In an era where sustainability and technology intersect more than ever, electric vehicles (EVs) are steering the conversation toward a cleaner, greener future. As pivotal components of this transformative journey, EVs and their batteries are not just redefining automotive mobility but also showcasing how innovation can lead to a sustainable world. 

This article discusses the importance of electric vehicles, the heart that powers them—EV batteries—and the impact they are poised to make on our planet and economy.

What is an electric vehicle (EV)?

An electric vehicle (EV) is a vehicle powered by one or more electric motors, using energy typically stored in rechargeable batteries. This marks a significant departure from traditional internal combustion engine vehicles that rely on gasoline or diesel as fuel. 

EVs encompass a wide range of vehicles, including cars, buses, trucks, and motorcycles, and they are a key component of the global initiative to reduce carbon emissions and combat climate change.

As technology continues to evolve, the future of electric vehicles looks promising, with innovations such as solid-state batteries, faster charging technologies, and more sustainable production methods paving the way for a cleaner, more efficient, and accessible electric transportation system.

How do electric vehicles work?

Electric vehicles work by using electricity to power an electric motor, which drives the wheels. This electricity is stored in rechargeable batteries. When you accelerate, the EV’s battery sends power to the motor, converting electrical energy into mechanical energy that moves the car. 

Unlike traditional cars with internal combustion engines, EVs don’t use gasoline or diesel fuel, making them quieter and more environmentally friendly since they emit no exhaust pollutants. 

To keep going, you just need to recharge the battery, much like you charge a mobile phone.

The Power Within: Understanding EV Batteries

Most electric vehicle owners have a simple understanding of what electric vehicle batteries are: their car’s sources of power and energy reservoir.
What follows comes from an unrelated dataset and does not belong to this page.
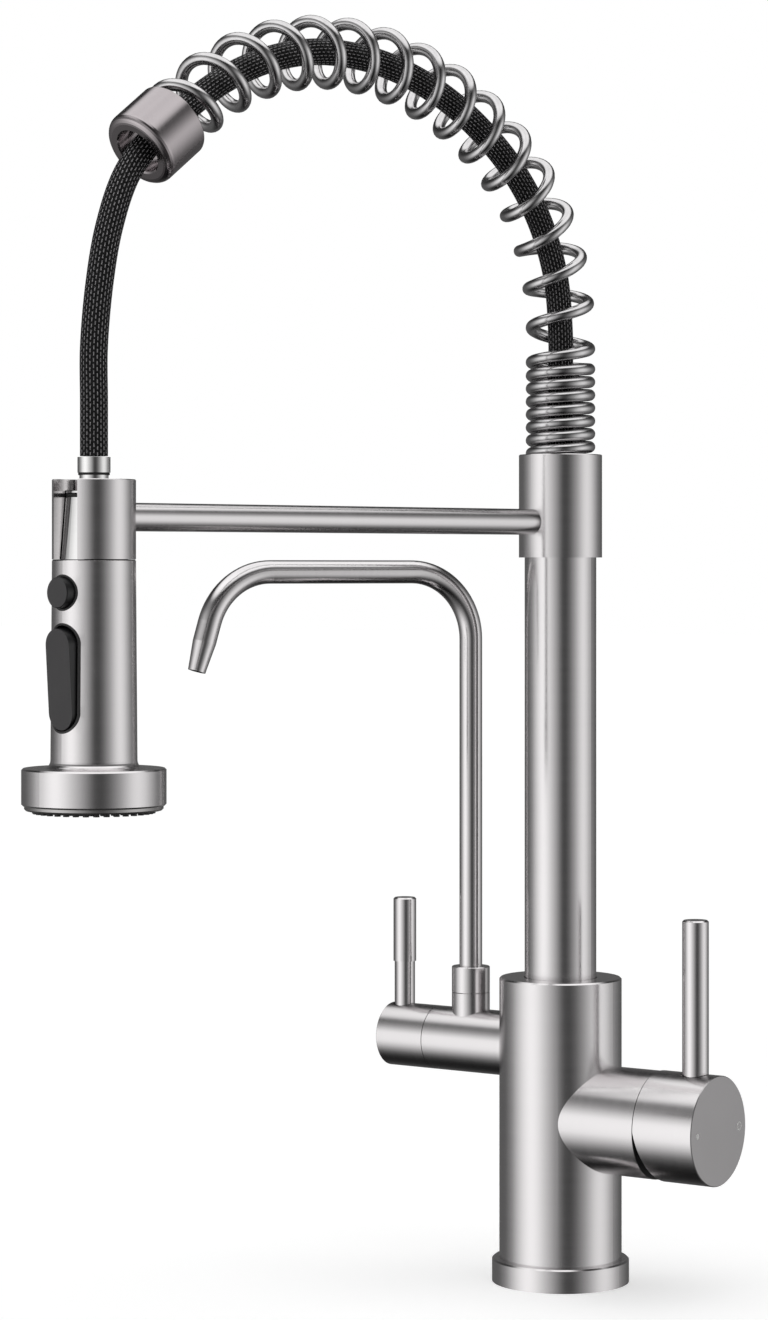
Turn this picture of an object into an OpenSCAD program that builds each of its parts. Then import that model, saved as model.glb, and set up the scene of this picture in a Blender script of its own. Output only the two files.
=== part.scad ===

However, the “humble” EV battery is, in truth, an amazing piece of technology that evolved over decades, from powering simple gadgets, like flashlights and now to electronic devices like the smartphone.

Today, lithium-ion batteries are the most prevalent type used in EVs, favored for their high energy density, longevity, and ability to recharge. These batteries work by moving lithium ions through an electrolyte from the anode to the cathode during charging, and in reverse when discharging, to generate electric current.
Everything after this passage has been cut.